Groundwater in the Oreti GMZ is oxidising. This means there is limited potential for denitrification in groundwater once it has based through the soil zone. However, the potential for accumulation of elevated nitrate concentrations is mitigated to an extent by the high rate of groundwater throughflow.
Phosphorus is typically strongly bound to soils.
Microbial contamination of groundwater is typically limited by natural attenuation in the soil zone and underlying aquifers. Due to the well-drained nature of soils, there is the potential for microbial contaminants to be transported through the soil zone into groundwater where the water table is shallow.
The potential for microbial contamination of groundwater supplies can be reduced by locating wells and bores away from local sources of pollution and ensuring good wellhead protection.
The main pathway for contamination to reach groundwater is via deep drainage.

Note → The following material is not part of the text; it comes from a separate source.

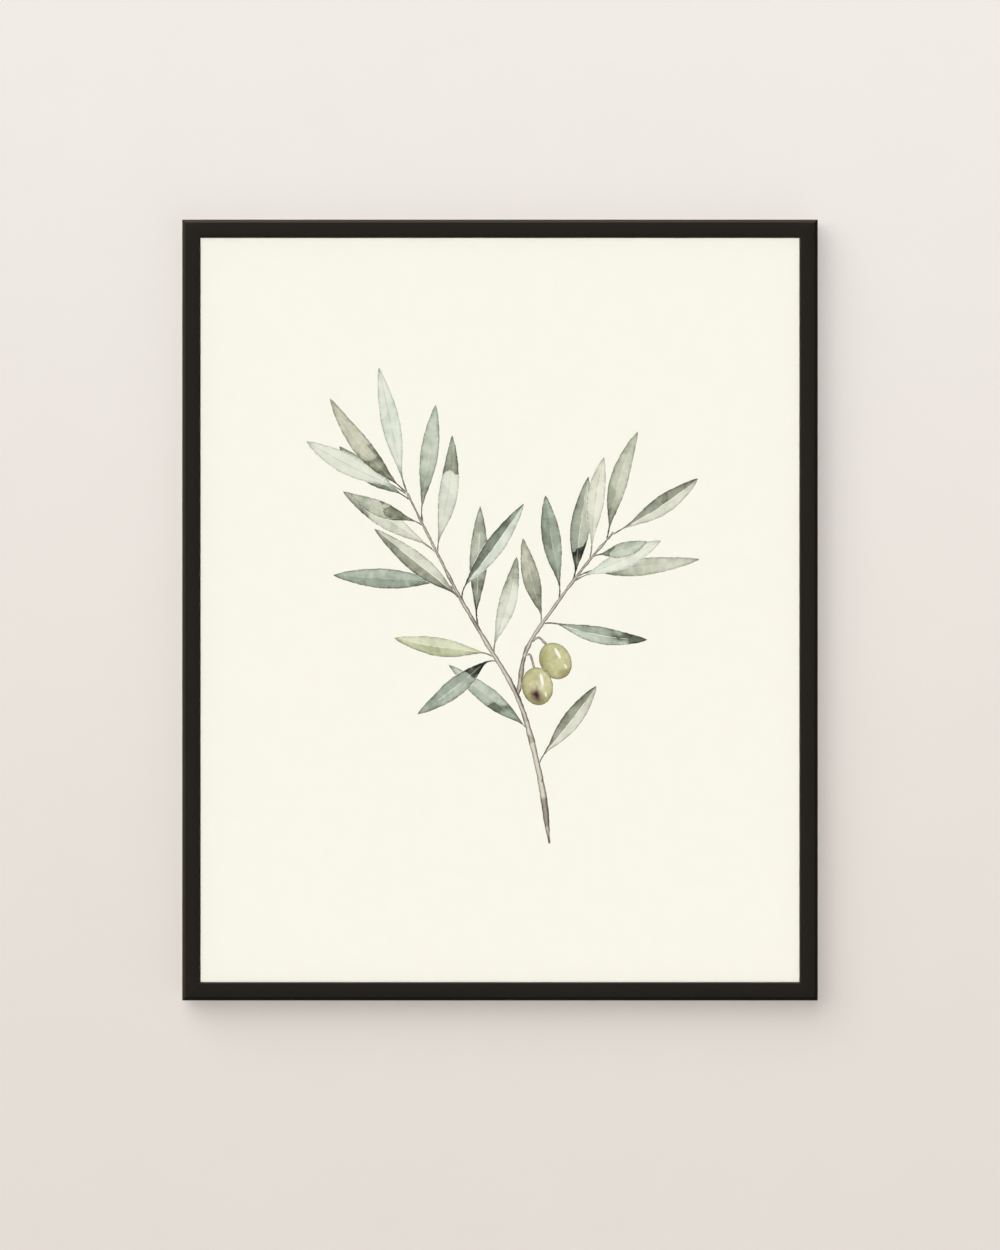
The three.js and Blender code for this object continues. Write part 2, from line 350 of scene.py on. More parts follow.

Water quality state summary
Redox state: oxidising
Nitrate: generally low but may be elevated due to intensive land use
Microbial contamination: low, but risk can be elevated close to source, particularly on well drained soils
Major ions: hardness, iron and manganese concentrations are low
Water quality - human health
Main issues in this zone
- Nitrate: There is potential for elevated nitrate concentrations in areas of intensive land use where groundwater is oxic.
- Microbial contamination: Groundwater quality in this zone may be compromised by elevated nitrate and microbial contamination levels in some locations.
Disclaimer: This Information Sheet describes the typical average properties of the specified groundwater zone. It is essentially a summary of information obtained from drilling records, consent applications and investigation surveys. It has been prepared in good faith by trained staff within time and budgetary limits. However, no responsibility or liability can be taken for the accuracy of the information and interpretations. Advice should be sought from Environment Southland, drilling companies or other experts before making decisions on individual sites. The characteristics of the groundwater at a specific location may differ in some details from those described here.